STORED DATA:
----------------
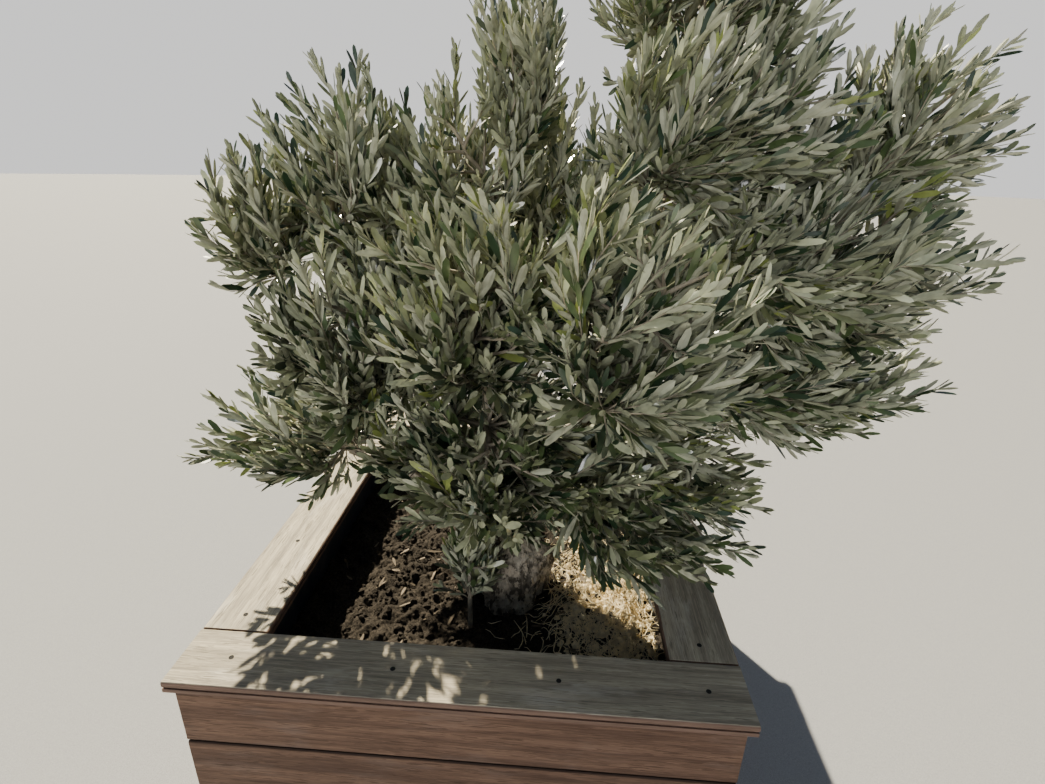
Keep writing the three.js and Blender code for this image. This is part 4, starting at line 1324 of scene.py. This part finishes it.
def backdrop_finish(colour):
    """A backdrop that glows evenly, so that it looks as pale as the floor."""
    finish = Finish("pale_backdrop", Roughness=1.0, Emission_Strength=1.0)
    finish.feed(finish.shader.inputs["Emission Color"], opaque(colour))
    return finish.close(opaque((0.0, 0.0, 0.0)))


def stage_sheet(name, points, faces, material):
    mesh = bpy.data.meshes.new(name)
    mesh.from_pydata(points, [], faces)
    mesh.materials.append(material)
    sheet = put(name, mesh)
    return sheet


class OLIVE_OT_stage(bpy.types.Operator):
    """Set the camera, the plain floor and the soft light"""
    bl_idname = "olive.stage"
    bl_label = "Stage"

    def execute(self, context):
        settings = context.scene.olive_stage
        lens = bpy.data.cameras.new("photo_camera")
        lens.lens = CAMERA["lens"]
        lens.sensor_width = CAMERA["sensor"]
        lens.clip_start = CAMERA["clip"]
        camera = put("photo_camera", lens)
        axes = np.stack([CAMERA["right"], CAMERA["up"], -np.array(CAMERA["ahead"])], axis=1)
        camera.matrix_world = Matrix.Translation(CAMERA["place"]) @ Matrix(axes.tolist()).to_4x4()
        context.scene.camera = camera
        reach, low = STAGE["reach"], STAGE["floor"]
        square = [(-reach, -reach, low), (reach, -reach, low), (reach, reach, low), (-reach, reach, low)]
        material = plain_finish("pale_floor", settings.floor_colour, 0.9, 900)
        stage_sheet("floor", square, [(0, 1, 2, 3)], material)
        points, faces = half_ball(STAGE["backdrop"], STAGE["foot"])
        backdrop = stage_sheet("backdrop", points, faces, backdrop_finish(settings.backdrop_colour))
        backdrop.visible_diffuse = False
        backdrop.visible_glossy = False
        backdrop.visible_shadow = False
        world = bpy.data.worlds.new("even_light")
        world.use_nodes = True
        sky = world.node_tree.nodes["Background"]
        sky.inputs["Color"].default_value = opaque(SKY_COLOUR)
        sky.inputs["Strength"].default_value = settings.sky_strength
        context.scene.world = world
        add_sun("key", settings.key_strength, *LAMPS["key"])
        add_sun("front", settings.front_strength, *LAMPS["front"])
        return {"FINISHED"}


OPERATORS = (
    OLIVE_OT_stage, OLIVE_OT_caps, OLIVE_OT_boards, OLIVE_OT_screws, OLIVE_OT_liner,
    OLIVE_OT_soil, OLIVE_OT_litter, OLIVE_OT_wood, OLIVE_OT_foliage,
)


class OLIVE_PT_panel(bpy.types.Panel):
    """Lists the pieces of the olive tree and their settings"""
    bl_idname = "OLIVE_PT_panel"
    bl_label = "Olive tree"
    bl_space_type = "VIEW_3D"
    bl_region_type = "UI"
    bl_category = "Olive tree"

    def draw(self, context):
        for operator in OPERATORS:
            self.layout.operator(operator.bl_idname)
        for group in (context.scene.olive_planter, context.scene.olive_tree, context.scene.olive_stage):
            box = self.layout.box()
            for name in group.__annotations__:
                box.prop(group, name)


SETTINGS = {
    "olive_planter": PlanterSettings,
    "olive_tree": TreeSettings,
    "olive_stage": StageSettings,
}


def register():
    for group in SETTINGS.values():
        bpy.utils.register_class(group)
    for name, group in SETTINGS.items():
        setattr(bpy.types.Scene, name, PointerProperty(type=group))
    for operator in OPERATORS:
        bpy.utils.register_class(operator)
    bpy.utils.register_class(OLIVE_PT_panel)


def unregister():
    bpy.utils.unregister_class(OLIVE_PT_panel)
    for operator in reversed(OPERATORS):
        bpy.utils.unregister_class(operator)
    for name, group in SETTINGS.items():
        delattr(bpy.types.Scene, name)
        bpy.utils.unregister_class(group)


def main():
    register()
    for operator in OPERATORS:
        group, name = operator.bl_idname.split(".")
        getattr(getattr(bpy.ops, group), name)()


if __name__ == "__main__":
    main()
----------------
PROBLEM DESCRIPTION: Reproduce all the data word for word.

EXERCISE SOLUTION:
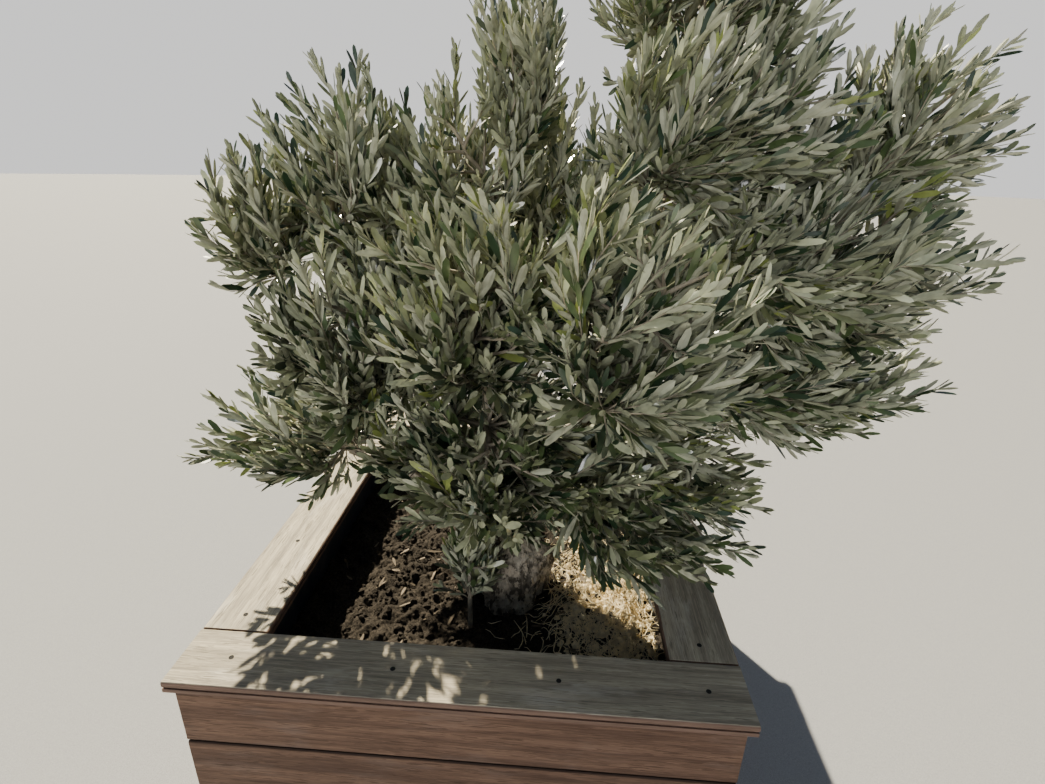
Keep writing the three.js and Blender code for this image. This is part 4, starting at line 1324 of scene.py. This part finishes it.
def backdrop_finish(colour):
    """A backdrop that glows evenly, so that it looks as pale as the floor."""
    finish = Finish("pale_backdrop", Roughness=1.0, Emission_Strength=1.0)
    finish.feed(finish.shader.inputs["Emission Color"], opaque(colour))
    return finish.close(opaque((0.0, 0.0, 0.0)))


def stage_sheet(name, points, faces, material):
    mesh = bpy.data.meshes.new(name)
    mesh.from_pydata(points, [], faces)
    mesh.materials.append(material)
    sheet = put(name, mesh)
    return sheet


class OLIVE_OT_stage(bpy.types.Operator):
    """Set the camera, the plain floor and the soft light"""
    bl_idname = "olive.stage"
    bl_label = "Stage"

    def execute(self, context):
        settings = context.scene.olive_stage
        lens = bpy.data.cameras.new("photo_camera")
        lens.lens = CAMERA["lens"]
        lens.sensor_width = CAMERA["sensor"]
        lens.clip_start = CAMERA["clip"]
        camera = put("photo_camera", lens)
        axes = np.stack([CAMERA["right"], CAMERA["up"], -np.array(CAMERA["ahead"])], axis=1)
        camera.matrix_world = Matrix.Translation(CAMERA["place"]) @ Matrix(axes.tolist()).to_4x4()
        context.scene.camera = camera
        reach, low = STAGE["reach"], STAGE["floor"]
        square = [(-reach, -reach, low), (reach, -reach, low), (reach, reach, low), (-reach, reach, low)]
        material = plain_finish("pale_floor", settings.floor_colour, 0.9, 900)
        stage_sheet("floor", square, [(0, 1, 2, 3)], material)
        points, faces = half_ball(STAGE["backdrop"], STAGE["foot"])
        backdrop = stage_sheet("backdrop", points, faces, backdrop_finish(settings.backdrop_colour))
        backdrop.visible_diffuse = False
        backdrop.visible_glossy = False
        backdrop.visible_shadow = False
        world = bpy.data.worlds.new("even_light")
        world.use_nodes = True
        sky = world.node_tree.nodes["Background"]
        sky.inputs["Color"].default_value = opaque(SKY_COLOUR)
        sky.inputs["Strength"].default_value = settings.sky_strength
        context.scene.world = world
        add_sun("key", settings.key_strength, *LAMPS["key"])
        add_sun("front", settings.front_strength, *LAMPS["front"])
        return {"FINISHED"}


OPERATORS = (
    OLIVE_OT_stage, OLIVE_OT_caps, OLIVE_OT_boards, OLIVE_OT_screws, OLIVE_OT_liner,
    OLIVE_OT_soil, OLIVE_OT_litter, OLIVE_OT_wood, OLIVE_OT_foliage,
)


class OLIVE_PT_panel(bpy.types.Panel):
    """Lists the pieces of the olive tree and their settings"""
    bl_idname = "OLIVE_PT_panel"
    bl_label = "Olive tree"
    bl_space_type = "VIEW_3D"
    bl_region_type = "UI"
    bl_category = "Olive tree"

    def draw(self, context):
        for operator in OPERATORS:
            self.layout.operator(operator.bl_idname)
        for group in (context.scene.olive_planter, context.scene.olive_tree, context.scene.olive_stage):
            box = self.layout.box()
            for name in group.__annotations__:
                box.prop(group, name)


SETTINGS = {
    "olive_planter": PlanterSettings,
    "olive_tree": TreeSettings,
    "olive_stage": StageSettings,
}


def register():
    for group in SETTINGS.values():
        bpy.utils.register_class(group)
    for name, group in SETTINGS.items():
        setattr(bpy.types.Scene, name, PointerProperty(type=group))
    for operator in OPERATORS:
        bpy.utils.register_class(operator)
    bpy.utils.register_class(OLIVE_PT_panel)


def unregister():
    bpy.utils.unregister_class(OLIVE_PT_panel)
    for operator in reversed(OPERATORS):
        bpy.utils.unregister_class(operator)
    for name, group in SETTINGS.items():
        delattr(bpy.types.Scene, name)
        bpy.utils.unregister_class(group)


def main():
    register()
    for operator in OPERATORS:
        group, name = operator.bl_idname.split(".")
        getattr(getattr(bpy.ops, group), name)()


if __name__ == "__main__":
    main()